Friday, July 21, 2006


About 300 of the 16,600 or so students enrolled in the St. Mary’s County schools are back in class this week, and they will be for the next three weeks as well.

These are the Jump Start kids, students from three elementary schools — George Washington Carver, Green Holly and Lexington Park.

The thought is that by spending an extra month in school with one teacher for each 10 students, these students can improve their reading and math skills so they can keep up with their peers when the regular school year starts.

It’s an approach that deserves the support it has gotten. It seems to be common sense that kids who are having trouble in school at an early age can turn things around with some extra help. It appeals to the belief that work and innovation can make a difference in how well children do in schools.

This is Jump Start’s third year, and the results so far have been encouraging. Last year 90 percent of the students who were in the program maintained or showed progress in reading skills.

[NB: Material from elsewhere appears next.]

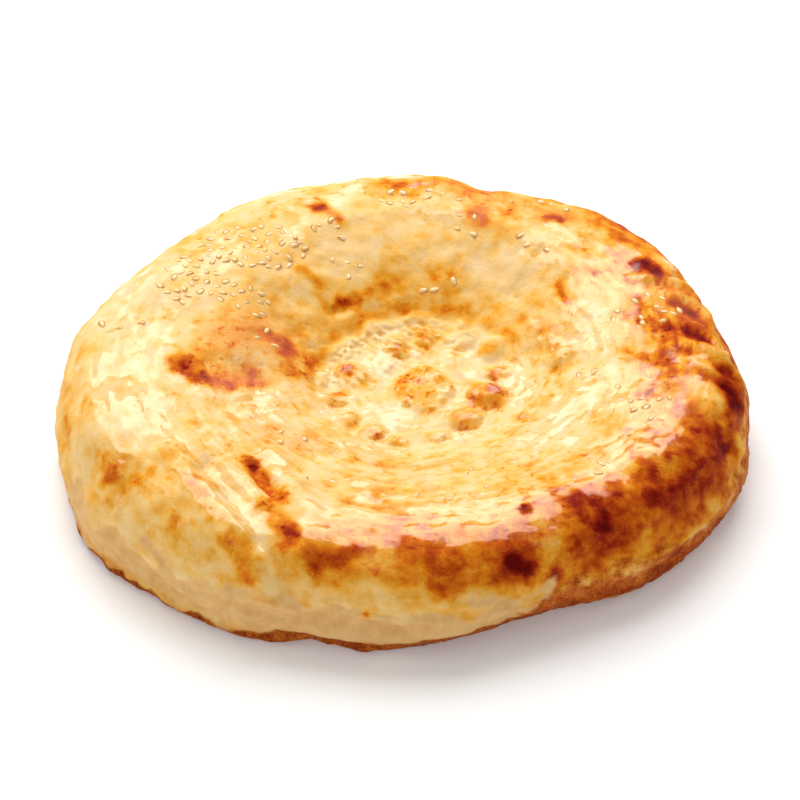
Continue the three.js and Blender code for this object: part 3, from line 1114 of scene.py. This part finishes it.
class Board:
    # Short words for wiring one material.
    def __init__(self, name):
        self.material = bpy.data.materials.new(name)
        self.material.use_nodes = True
        self.tree = self.material.node_tree
        self.shader = self.tree.nodes["Principled BSDF"]

    def feed(self, socket, value):
        if isinstance(value, bpy.types.NodeSocket):
            self.tree.links.new(value, socket)
        elif isinstance(value, tuple):
            socket.default_value = (*value, 1)
        else:
            socket.default_value = value

    def math(self, operation, a, b):
        node = addNode(self.tree, "ShaderNodeMath", operation=operation)
        self.feed(node.inputs[0], a)
        self.feed(node.inputs[1], b)
        return node.outputs[0]

    def total(self, start, *parts):
        # start, and each value times its share
        for value, share in parts:
            start = self.math("ADD", start, self.math("MULTIPLY", value, share))
        return start

    def mix(self, factor, a, b):
        node = addNode(self.tree, "ShaderNodeMix", data_type="RGBA", blend_type="MIX")
        self.feed(node.inputs["Factor"], factor)
        self.feed(node.inputs[6], a)
        self.feed(node.inputs[7], b)
        return node.outputs[2]

    def ramp(self, factor, stops):
        node = addNode(self.tree, "ShaderNodeValToRGB")
        elements = node.color_ramp.elements
        while len(elements) < len(stops):
            elements.new(0.5)
        for element, (position, colour) in zip(elements, stops):
            element.position = position
            element.color = (*colour, 1)
        self.feed(node.inputs[0], factor)
        return node.outputs[0]

    def span(self, value, low, high, toLow=0.0, toHigh=1.0):
        node = addNode(self.tree, "ShaderNodeMapRange", interpolation_type="SMOOTHSTEP")
        self.feed(node.inputs["Value"], value)
        for name, number in zip(("From Min", "From Max", "To Min", "To Max"), (low, high, toLow, toHigh)):
            node.inputs[name].default_value = number
        return node.outputs[0]

    def layer(self, name):
        return addNode(self.tree, "ShaderNodeAttribute", attribute_name=name).outputs["Fac"]

    def mottle(self, coarse, fine):
        node = self.tree.nodes.new("ShaderNodeGroup")
        node.node_tree = mottleGroup
        node.inputs["Coarse Size"].default_value = coarse
        node.inputs["Fine Size"].default_value = fine
        return node.outputs["Coarse"], node.outputs["Fine"]

    def streaks(self, pitch, length):
        stretch = addNode(self.tree, "ShaderNodeMapping", vector_type="TEXTURE")
        stretch.inputs["Scale"].default_value = (pitch, length, length)
        flow = addNode(self.tree, "ShaderNodeAttribute", attribute_name="flow").outputs["Vector"]
        self.tree.links.new(flow, stretch.inputs["Vector"])
        spots = addNode(self.tree, "ShaderNodeTexNoise", Scale=1.0, Detail=3.0, Roughness=0.6)
        self.tree.links.new(stretch.outputs["Vector"], spots.inputs["Vector"])
        return self.math("SUBTRACT", spots.outputs["Fac"], 0.5)

    def spots(self, size, detail=1.0):
        place = addNode(self.tree, "ShaderNodeTexCoord").outputs["Object"]
        spots = addNode(self.tree, "ShaderNodeTexNoise", Scale=1 / size, Detail=detail)
        self.tree.links.new(place, spots.inputs["Vector"])
        return self.math("SUBTRACT", spots.outputs["Fac"], 0.5)

    def bump(self, height, strength, distance):
        node = addNode(self.tree, "ShaderNodeBump", Strength=strength, Distance=distance)
        self.feed(node.inputs["Height"], height)
        self.feed(self.shader.inputs["Normal"], node.outputs["Normal"])


def layOver(board, colour, name, coarse, over):
    ragged, start, end = crustLook["borders"][name]
    share = board.span(board.total(board.layer(name), (coarse, ragged)), start, end)
    return board.mix(share, colour, over)


def makeCrustMaterial():
    board, look = Board("bakedCrust"), crustLook
    coarse, fine = board.mottle(look["mottleSize"], look["grainSize"])
    streaks = board.streaks(*look["streakSize"])
    toast = board.layer("toast")
    swing = board.total(look["swing"][0], (toast, look["swing"][1]))
    streakShare = board.math("MULTIPLY", board.layer("streaks"), look["streakShare"])
    flecks = board.span(board.spots(look["fleckSize"]), 0.1, 0.2)
    flecks = board.math("MULTIPLY", flecks, board.layer("flecks"))
    patches = board.span(board.spots(look["patchSize"], 3.0), 0.05, 0.11)
    brown = board.total(toast, (coarse, swing), (fine, look["grainShare"]), (streaks, streakShare))
    brown = board.total(brown, (flecks, look["fleckShare"]), (patches, look["patchShare"]))
    colour = board.ramp(brown, look["browning"])
    blush = board.math("MULTIPLY", board.layer("blush"), look["blushShare"])
    colour = board.mix(blush, colour, look["blush"])
    dough = board.mix(board.span(coarse, -0.2, 0.25), look["doughPale"], look["doughTan"])
    colour = layOver(board, colour, "dough", coarse, dough)
    sand = board.ramp(board.total(0.3, (coarse, 1.3), (fine, 0.9), (toast, 1.1)), look["sandTones"])
    colour = layOver(board, colour, "sand", coarse, sand)
    base = board.ramp(board.total(toast, (coarse, 0.7), (fine, 0.5)), look["undersideTones"])
    colour = board.mix(board.layer("underside"), colour, base)
    grains = board.span(board.total(fine, (coarse, 0.8)), -0.22, 0.3)
    skirt = board.mix(grains, look["skirtDark"], look["skirtPale"])
    colour = layOver(board, colour, "skirt", coarse, skirt)
    board.feed(board.shader.inputs["Base Color"], colour)
    shine = board.span(board.total(board.layer("glaze"), (coarse, 0.5)), 0.25, 0.75)
    roughness = board.span(shine, 0, 1, look["matteRoughness"], look["glossRoughness"])
    board.feed(board.shader.inputs["Roughness"], roughness)
    board.feed(board.shader.inputs["Coat Weight"], shine)
    board.shader.inputs["Specular IOR Level"].default_value = look["specular"]
    board.shader.inputs["Coat Roughness"].default_value = look["coatRoughness"]
    board.shader.inputs["Coat IOR"].default_value = look["coatIor"]
    relief = board.total(0.0, (coarse, 0.8), (fine, 0.35), (streaks, streakShare), (flecks, -0.3))
    board.bump(relief, look["reliefStrength"], look["reliefDepth"])
    return board.material


def makeSeedMaterial(name, look):
    board = Board(name)
    coarse, fine = board.mottle(look["mottleSize"], look["grainSize"])
    tone = board.total(look["middleTone"], (coarse, look["unevenness"]), (fine, 1.0))
    board.feed(board.shader.inputs["Base Color"], board.ramp(tone, look["tones"]))
    board.shader.inputs["Roughness"].default_value = look["roughness"]
    board.shader.inputs["Coat Weight"].default_value = 0.5
    board.shader.inputs["Coat Roughness"].default_value = 0.1
    board.bump(fine, look["reliefStrength"], look["reliefDepth"])
    return board.material


# Sesame seeds

seedLook = {
    "length": 3.3 * mm,
    "width": 2.15 * mm,
    "thickness": 1.1 * mm,
    "taper": 0.4,  # how much the tip is drawn in
    "sink": -0.16 * mm,  # how far the seed's middle stands above the crust
    "tilt": 12,  # degrees
    "sizeSpread": 0.17,
    "collar": 0.5 * mm,  # how far the ring of browned glaze, also painted shade round the seed's foot, reaches past the seed
    "collarLean": 0.1 * mm,  # how far its upper edge lies inside the seed's outline
    "collarTop": 0.25 * mm,
    "collarFoot": -0.35 * mm,
    "spacing": 2.7,
    "hull": {
        "tones": [
            (0.0, (0.75, 0.43, 0.12)),
            (0.35, (0.84, 0.57, 0.24)),
            (0.7, (0.88, 0.67, 0.34)),
            (1.0, (0.90, 0.75, 0.45)),
        ],
        "middleTone": 0.4,
        "unevenness": 1.6,
        "mottleSize": 6 * mm,
        "grainSize": 0.7 * mm,
        "roughness": 0.3,
        "reliefStrength": 0.25,
        "reliefDepth": 0.2 * mm,
    },
    # the collar's colours: browned glaze, also standing in for the seed's contact shade
    "glaze": {
        "tones": [
            (0.0, (0.60, 0.22, 0.02)),
            (0.5, (0.72, 0.36, 0.07)),
            (1.0, (0.80, 0.50, 0.16)),
        ],
        "middleTone": 0.5,
        "unevenness": 2,
        "mottleSize": 5 * mm,
        "grainSize": 0.6 * mm,
        "roughness": 0.25,
        "reliefStrength": 0.2,
        "reliefDepth": 0.1 * mm,
    },
    # where seeds lie beside those that the frame holds: x, y, half sizes, count
    "patches": [
        (-54, 57, 20, 12, 30),
        (-76, 37, 13, 14, 19),
        (-58, 30, 12, 7, 8),
        (-100, 20, 8, 12, 4),
        (-27, 69, 7, 5, 2),
        (6, 86, 20, 6, 8),
        (52, 80, 8, 5, 3),
        (12, 48, 18, 3, 3),
        (86, 20, 13, 10, 6),
        (66, -62, 4, 5, 3),
        (78, -22, 12, 12, 4),
        (60, -6, 6, 8, 2),
        (0, -60, 36, 16, 7),
        (-40, -36, 8, 5, 3),
    ],
}


def makeSeedShape():
    freshStart()
    bpy.ops.mesh.primitive_uv_sphere_add(segments=10, ring_count=7, radius=0.5)
    shape = bpy.context.object
    shape.name = "seedShape"
    editWhole()
    bpy.ops.transform.rotate(value=math.pi / 2, orient_axis="Y", center_override=(0, 0, 0))
    bpy.ops.transform.resize(value=(seedLook["length"], seedLook["width"], seedLook["thickness"]))
    bpy.ops.object.mode_set(mode="OBJECT")
    for vertex in shape.data.vertices:  # the tip is drawn in to a soft point
        share = vertex.co.x / seedLook["length"] + 0.5
        squeeze = 1 - seedLook["taper"] * share * share
        vertex.co.y *= squeeze
        vertex.co.z *= 0.4 + 0.6 * squeeze
    # the glaze that climbed up round it, darker than the seed and also painted shade where it meets the
    # crust: a low cone, wider than the seed, with its rim under the crust
    outline = [(v.co.x, v.co.y) for v in shape.data.vertices]
    bpy.ops.mesh.primitive_cone_add(vertices=12, radius1=1, radius2=0.7, depth=1, end_fill_type="NOTHING")
    collar = bpy.context.object
    for vertex in collar.data.vertices:
        high = vertex.co.z > 0
        bearing = math.atan2(vertex.co.y, vertex.co.x)
        reach = max(x * math.cos(bearing) + y * math.sin(bearing) for x, y in outline)
        reach += -seedLook["collarLean"] if high else seedLook["collar"]
        height = seedLook["collarTop"] if high else seedLook["collarFoot"]
        vertex.co = Vector((reach * math.cos(bearing), reach * math.sin(bearing), height))
    for piece in (shape, collar):
        piece.data.materials.append(seedMaterial)
        piece.data.materials.append(glazeAndShadeMaterial)
    for face in collar.data.polygons:
        face.material_index = 1
    shape.select_set(True)
    bpy.context.view_layer.objects.active = shape
    bpy.ops.object.join()
    shape.data.shade_smooth()
    return shape


def laySeed(shape, name, x, y, turn, random):
    place, normal, _, _ = crustTree.ray_cast(Vector((x, y, 200)), Vector((0, 0, -1)))
    tilt = 0.5 * math.tan(math.radians(seedLook["tilt"]))
    lean = Vector((random.gauss(0, 1), random.gauss(0, 1), 0)) * tilt
    upright = (normal + lean).normalized().to_track_quat("Z", "Y").to_matrix().to_4x4()
    size = 1 + random.uniform(-1, 1) * seedLook["sizeSpread"]
    rest = Matrix.Translation(place * mm + normal * seedLook["sink"])
    seed = bpy.data.objects.new(name, shape.data.copy())
    seed.data.transform(rest @ upright @ Matrix.Rotation(turn, 4, "Z") @ Matrix.Scale(size, 4))
    bpy.context.scene.collection.objects.link(seed)
    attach(seed, "root")
    return seed


def turnOf(node):
    corners = np.array([v.co for v in node.data.vertices])
    spread = (corners - corners.mean(0))[:, :2]
    across, along = np.linalg.eigh(spread.T @ spread)[1].T
    return math.atan2(along[1], along[0])


def scatterSeeds():
    dice = random.Random(4)
    shape = makeSeedShape()
    taken = []
    for name in sorted(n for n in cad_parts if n.startswith("sesame_seed")):
        low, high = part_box(name)
        middle = (low + high) / 2 / mm
        seed = laySeed(shape, name + "_glazed", middle.x, middle.y, turnOf(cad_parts[name]), dice)
        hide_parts(name)
        taken.append((middle.x, middle.y))
    for x, y, halfX, halfY, count in seedLook["patches"]:
        while count > 0:
            reach, bearing = math.sqrt(dice.random()), dice.uniform(0, 2 * math.pi)
            spot = (x + halfX * reach * math.cos(bearing), y + halfY * reach * math.sin(bearing))
            if all(math.dist(spot, other) > seedLook["spacing"] for other in taken):
                turn = dice.uniform(0, 2 * math.pi)
                laySeed(shape, f"sesame_seed_{len(taken) + 1:03d}", *spot, turn, dice)
                taken.append(spot)
                count -= 1
    bpy.data.objects.remove(shape)
    return len(taken)


mottleGroup = makeMottleGroup()
bread.data.materials.append(makeCrustMaterial())
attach(bread, "root")
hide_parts("flatbread")
seedMaterial = makeSeedMaterial("hulledSesame", seedLook["hull"])
glazeAndShadeMaterial = makeSeedMaterial("seedGlazeAndShade", seedLook["glaze"])
crustTree = treeOf(bread)
print("seeds laid:", scatterSeeds())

This is a good sign because struggling students often slip after the long summer vacation from school.

As these children continue their schooling, there will be more complete evidence to judge how well this experiment has succeeded.

And so a word of caution here. With all the pressure on educators to prove that their students are improving as measured by standardized tests, schools have an incentive to use these measurements to show that what they are doing works. They also have incentives to emphasize the good news in test scores and disguise the bad news.

But to live up to their responsibilities as educators, teachers and administrators have to look at their own work with clear eyes, and search for the real lessons that the blizzard of test score numbers can teach as time goes on.

Not everything that we think should work does work. Studies that have looked at children who have grown into teenagers and adults have, for example, cast doubts on the effectiveness of the school-based DARE substance-abuse prevention program in discouraging drug and alcohol abuse in later years. Research also questions whether the boost Head Start is intended to give preschoolers actually improves their chances of succeeding in school beyond the early grades.

We all like to think that good-faith efforts like these will pay off. It’s tough to be willing to look at evidence that says they don’t. But that is what is necessary.

This shouldn’t diminish enthusiasm for Jump Start. Without the drive and optimism to try new approaches, some children will not be offered the chance they need to succeed in school and in life.

In five years, in 10 years, a clearer picture of whether the extra effort and expense of Jump Start made a real difference will emerge. When the time comes for an honest look at how well these students do in later years, school officials must take it.

When any innovative approach fails to pan out, the response of the rest of us should be to understand that the goal is to keep what works and eliminate what doesn’t, not to punish those who pushed a well-intended idea that does not measure up when the results are in.